Operating profit is negative or near zero and the company has no demonstrated through-cycle (mid-cycle) operating margin to normalize against, so years-to-repay cannot be computed honestly.

Bullet Takeaways

Bull Case

Take the bear's strongest point first and test whether the data answers it. The obvious objection to Firefly is that it is a money-losing space startup priced at many times its revenue, a category where most names never reach profit. That is true of the financials, and the bull case does not pretend otherwise. What the data does answer is whether the company has shown it can do the hard thing the category is built on. In 2025 Firefly's Blue Ghost lander reached the lunar surface and operated for roughly two weeks, the first fully successful commercial lunar landing. A great many space companies have raised capital on a deck; far fewer have put a working spacecraft on the Moon. That is the distinction the bull case stands on.

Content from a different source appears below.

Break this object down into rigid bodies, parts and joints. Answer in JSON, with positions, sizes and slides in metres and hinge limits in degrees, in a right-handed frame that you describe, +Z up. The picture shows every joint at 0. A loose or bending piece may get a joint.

The revenue is now backed by contracts rather than ambition. The company reaffirmed a 2026 revenue target of $420 to $450 million with about 80% of that already booked and a backlog near $1.3 billion, and Q1 2026 set a record at $80.9 million. The backlog is not a soft pipeline; the 10-K explains that deferred revenue in backlog "consists of payments and billings that we have received in excess of revenue that we have recognized," meaning customers have already put cash behind the orders. The customer base skews toward defense and national-security work, which is less cyclical than commercial space and tends to fund development directly. That is a more durable demand profile than a pure commercial-launch startup.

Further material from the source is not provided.